SHORT TASK -
A precise retyping is required of every line from the one containing "for letter, offset" down to the one containing "obj.matrix_world = world", both included, and of no other line.

SOURCE DATA -
***
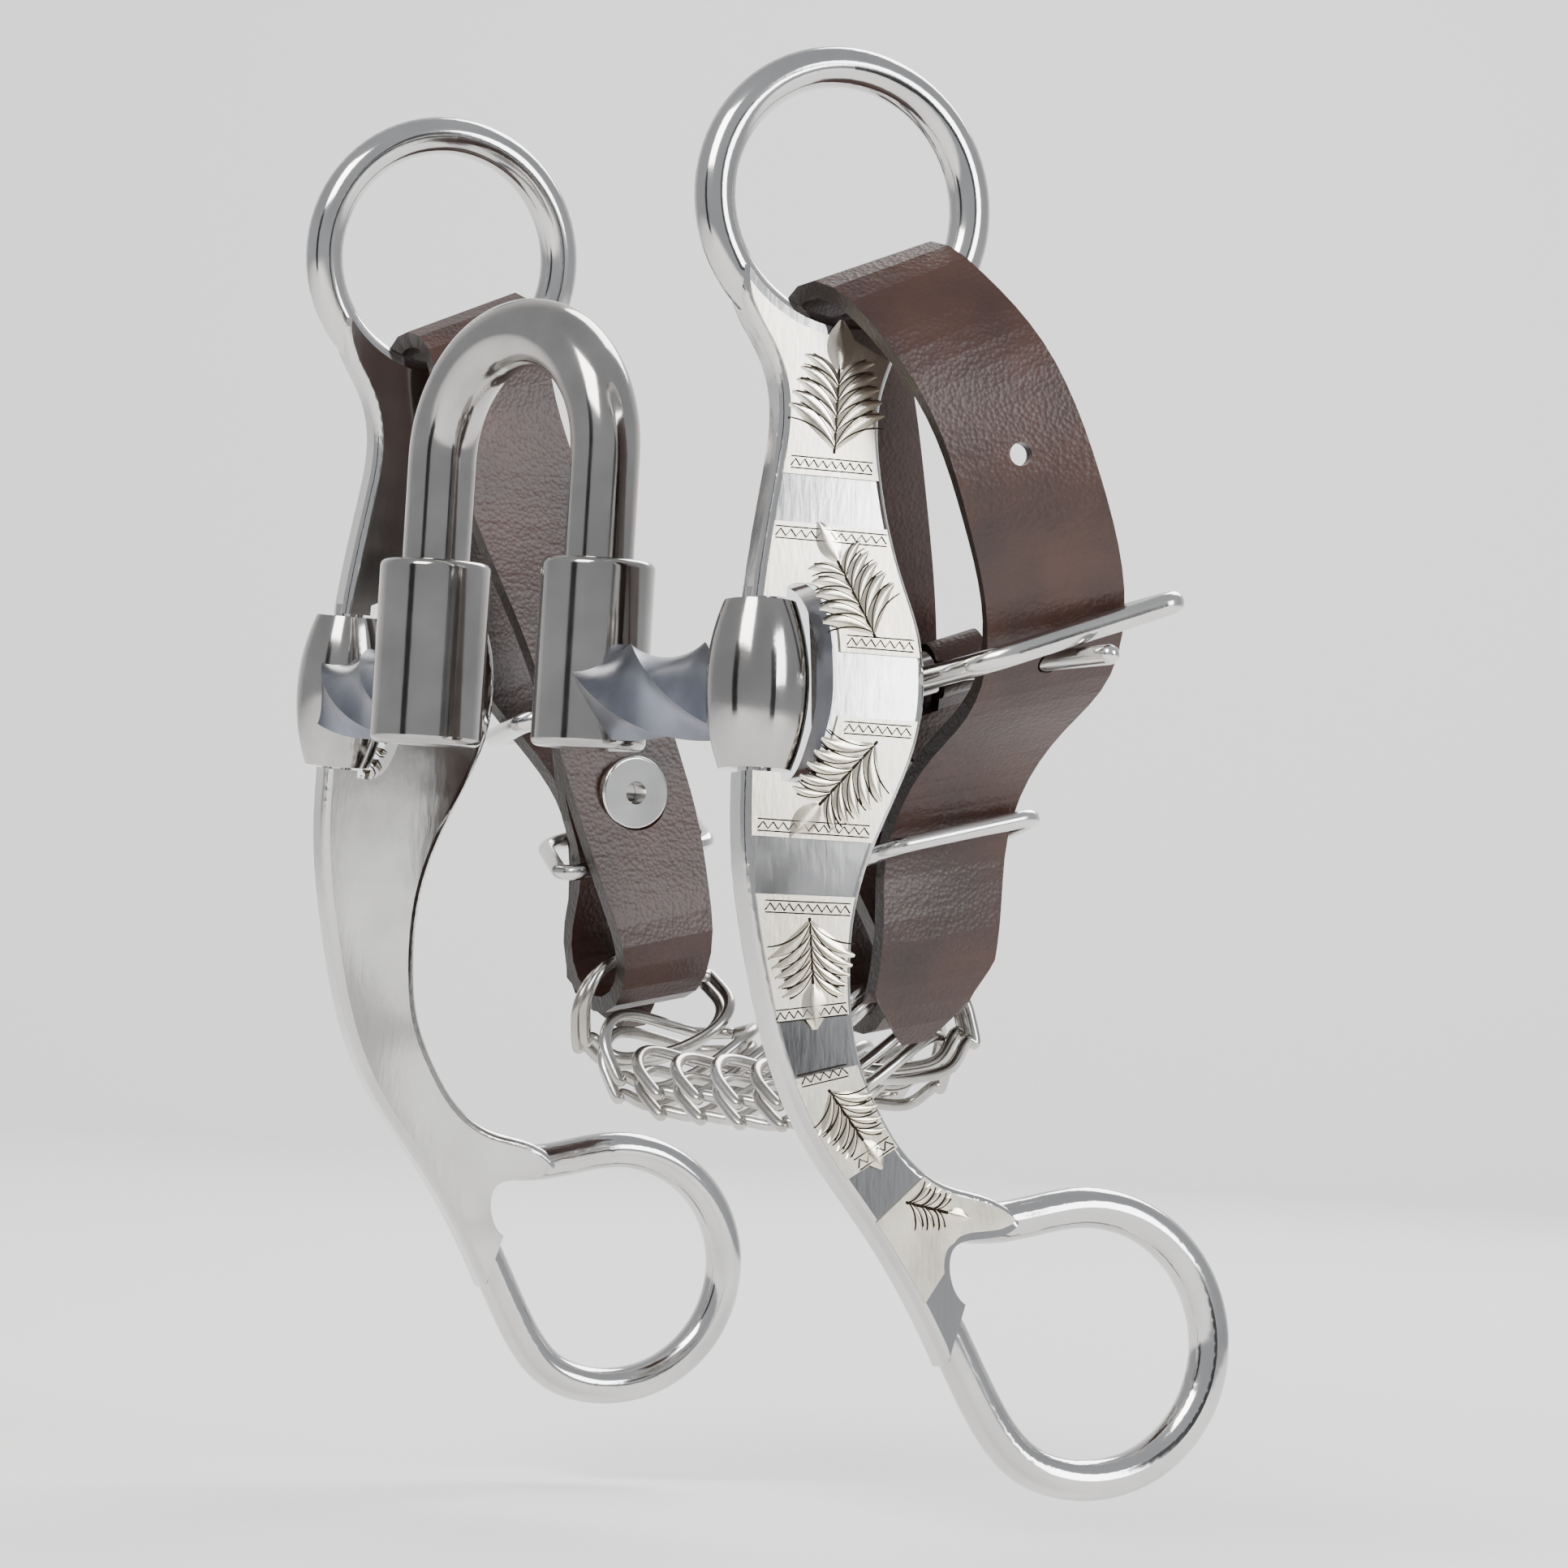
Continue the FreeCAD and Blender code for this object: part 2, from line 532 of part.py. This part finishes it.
def chain_marks():
    """Finely spaced points along the hanging line, with the length reached at each."""
    start, stop = V(*CHAIN_START), V(*CHAIN_STOP)
    drop = V(0, CHAIN_LEAN, -1).normalize()
    line = Part.BSplineCurve()
    points = [start, (start + stop) * 0.5 + drop * CHAIN_SAG, stop]
    line.interpolate(Points=points, InitialTangent=drop * CHAIN_PULL, FinalTangent=drop * -CHAIN_PULL)
    marks = line.discretize(Number=601)
    lengths = [0.0]
    for a, b in zip(marks, marks[1:]):
        lengths.append(lengths[-1] + (b - a).Length)
    return marks, lengths


def chain_places():
    """The middle and direction of each pair of rings, evenly spaced along the hanging line."""
    marks, lengths = chain_marks()
    pitch = (lengths[-1] - RING_LONG) / (PAIRS - 1)
    print("chain length", round(lengths[-1], 1), "pitch", round(pitch, 2))

    def point_at(length):
        i = min(range(len(marks)), key=lambda j: abs(lengths[j] - length))
        return marks[i]
    out = []
    for k in range(PAIRS):
        near, far = point_at(k * pitch), point_at(k * pitch + RING_LONG)
        out.append(((near + far) * 0.5, (far - near).normalize()))
    return out


def build_chain():
    ring = chain_ring()
    across = width_dir(0, 12)
    for k, (at, ahead) in enumerate(chain_places()):
        normal = across.cross(ahead).normalize()
        turn = ROT(across, ahead, normal, "ZXY")
        for letter, offset in (("a", -0.5), ("b", 0.5)):
            place = PLACE(at + normal * (offset * PAIR_GAP), turn)
            save("chain_ring_%d%s" % (k + 1, letter), put(ring, place))


build_shanks()
build_mouthpiece()
build_straps()
build_chain()
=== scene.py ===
"""Looks for the curb bit: polished steel cheeks with engraved panels, twisted bars, straps and chain."""
import json
import math

import bpy
from mathutils import Matrix, Vector


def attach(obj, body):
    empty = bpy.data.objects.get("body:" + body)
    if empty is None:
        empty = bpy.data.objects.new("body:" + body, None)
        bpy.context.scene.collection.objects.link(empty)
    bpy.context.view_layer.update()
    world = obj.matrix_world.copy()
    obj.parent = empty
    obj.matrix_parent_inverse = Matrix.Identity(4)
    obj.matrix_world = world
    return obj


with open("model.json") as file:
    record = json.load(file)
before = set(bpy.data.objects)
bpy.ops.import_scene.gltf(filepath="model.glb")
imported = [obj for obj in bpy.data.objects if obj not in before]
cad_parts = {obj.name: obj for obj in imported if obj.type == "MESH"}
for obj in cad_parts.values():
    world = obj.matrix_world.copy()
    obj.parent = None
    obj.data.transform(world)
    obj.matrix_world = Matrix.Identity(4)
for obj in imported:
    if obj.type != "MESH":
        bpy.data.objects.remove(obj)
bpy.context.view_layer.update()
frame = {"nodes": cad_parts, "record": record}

MM = 0.001

# the cheeks' placement, as in the frame
POST_X = 65.2
SWIVEL = math.radians(-10)
SPLAY = math.radians(4)
PANEL_FACE = 3.7                 # the panels' outer face, out from the cheek's middle plane

# a ribbon's cross-section: place across it (half widths) and height (shares of the relief's height)
PROFILE = ((-1, -0.06), (-0.45, 0.6), (0, 1.0), (0.45, 0.6), (1, -0.06))
LEAF_STEPS = 9                   # stretches along a leaf
LEAF_WIDTH = 0.30                # share of the leaf's length
FROND_START = 24                 # how far off the stem a leaf starts, degrees
FROND_CURL = 52                  # how far it turns away along its length, degrees
CUT_ANGLES = (-10, 11)           # the shading cuts, off the leaf's own direction, degrees
CUT_LENGTH = 0.9                 # share of the leaf's length
CUT_WIDTH = 0.55                 # at its root, millimetres
CUT_TAPER = 0.04                 # width lost at each step
STEM_WIDTH = 0.5
RULE_OFFSET = 0.85               # a border's fine rules, either side of its zigzag
RULE_WIDTH = 0.22
TOOTH_REACH = 0.5
TOOTH_WIDTH = 0.26
LEAF_HEIGHT = 0.24               # how far leaves and cuts stand off the panel, millimetres
CUT_HEIGHT = 0.27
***
RESPONSE TO THE TASK -
        for letter, offset in (("a", -0.5), ("b", 0.5)):
            place = PLACE(at + normal * (offset * PAIR_GAP), turn)
            save("chain_ring_%d%s" % (k + 1, letter), put(ring, place))


build_shanks()
build_mouthpiece()
build_straps()
build_chain()
=== scene.py ===
"""Looks for the curb bit: polished steel cheeks with engraved panels, twisted bars, straps and chain."""
import json
import math

import bpy
from mathutils import Matrix, Vector


def attach(obj, body):
    empty = bpy.data.objects.get("body:" + body)
    if empty is None:
        empty = bpy.data.objects.new("body:" + body, None)
        bpy.context.scene.collection.objects.link(empty)
    bpy.context.view_layer.update()
    world = obj.matrix_world.copy()
    obj.parent = empty
    obj.matrix_parent_inverse = Matrix.Identity(4)
    obj.matrix_world = world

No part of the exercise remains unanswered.